Ситуация радикально изменилось после естественного прекращения притока абитуриентов извне Эстонии (это произошло еще при Горбачеве). Не то чтобы "эстонские" выпускники были слабее приезжих - исчезло то напряжение, о котором мы говорили выше.

Важнее другое: маргинализация гуманитарного знания не могла не сказаться на среднем уровне абитуриентов. Если вы посмотрите на какой-нибудь список, где будут представлены крупные русские писатели XIX века, вам в глаза бросится "лакуна" - среди людей 1840-50-х гг. рождения литераторов будет мало.

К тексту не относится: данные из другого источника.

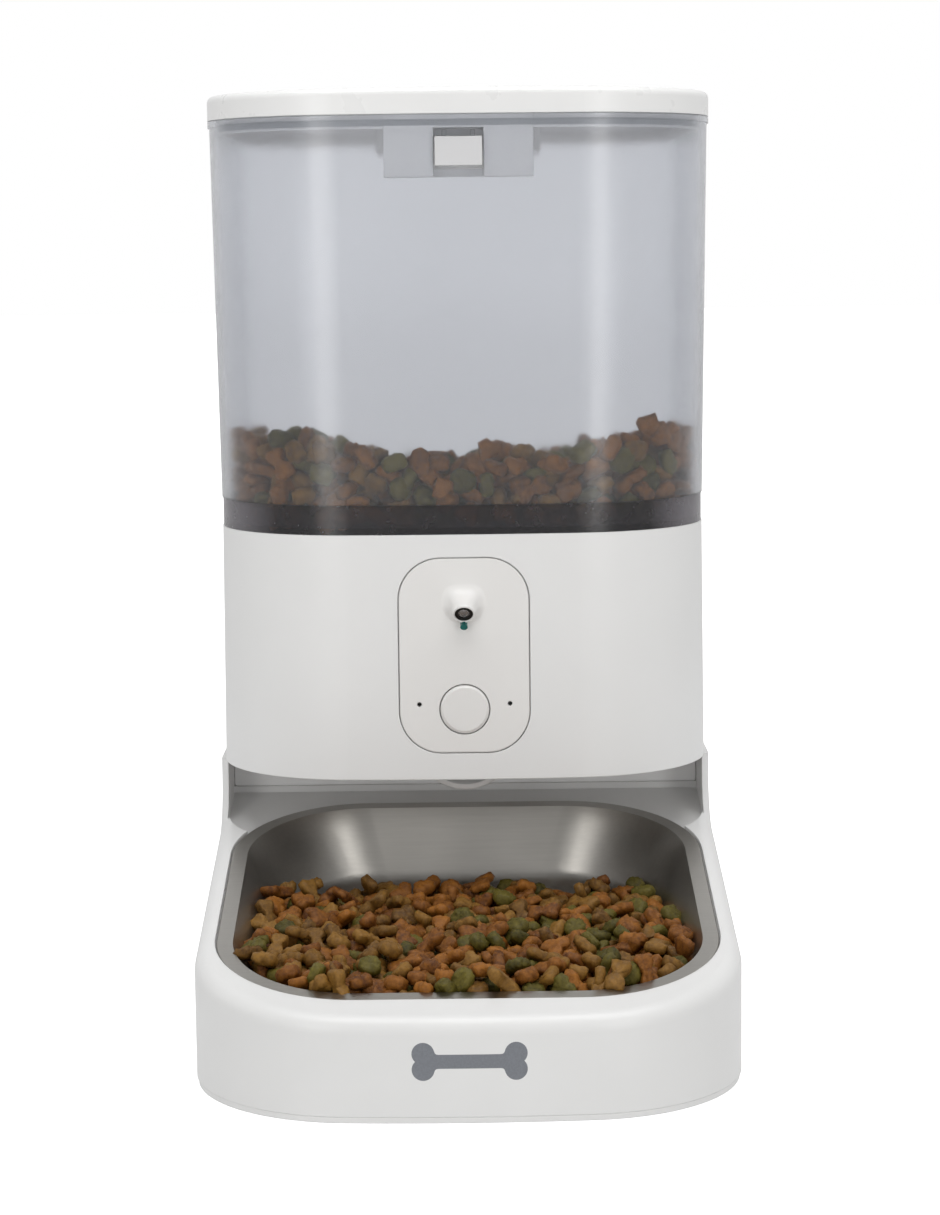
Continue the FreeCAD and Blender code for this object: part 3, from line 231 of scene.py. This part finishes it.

И понятно, почему: все в адвокаты или в естественники пошли. На худой конец - в публицисты. Примерно такая же "дыра" наблюдается в русском литературоведении для родившихся в 1970-80-е гг. Впрочем, это касается не только Тарту.

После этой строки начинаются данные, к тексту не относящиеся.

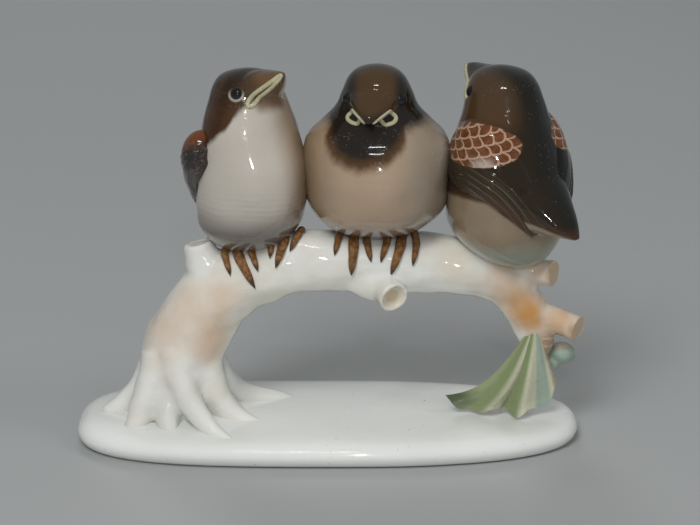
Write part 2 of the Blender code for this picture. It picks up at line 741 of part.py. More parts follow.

Разумеется, существенным фактором дестабилизации системы образования явились реформы. Если говорить о нашем университете, то реформы протекают тут практически на протяжении всех двадцати лет моей работы. Пожалуй, стабильных годов, когда одна программа не сменялась бы другой, было меньше, чем нестабильных (во всяком случае, в моем субъективном восприятии дело обстоит именно так). Не стану утомлять немногочисленных читателей, дошедших до этого места, подробностями, подведу лишь общий итог: возможности для чтения систематического курса по истории литературы довольно значительно сократились, хотя количество часов, отведенных на теоретические предметы, сократилось не так значительно, но и здесь приходится учитывать новый уровень школьного образования и "облегчать" курсы. Результатом явилось и снижение продуктивности нашей работы (речь не о продуктивности сотрудников кафедры, но о научной активности выпускников).

Можно, конечно, пытаться списать это на изменившуюся социокультурную ситуацию. Но ведь и выпускники 1991 года не в райский сад из университета выходили.

О том, как дело обстояло в метрополии, я знаю гораздо меньше, но попробую об этом поговорить в следующий раз.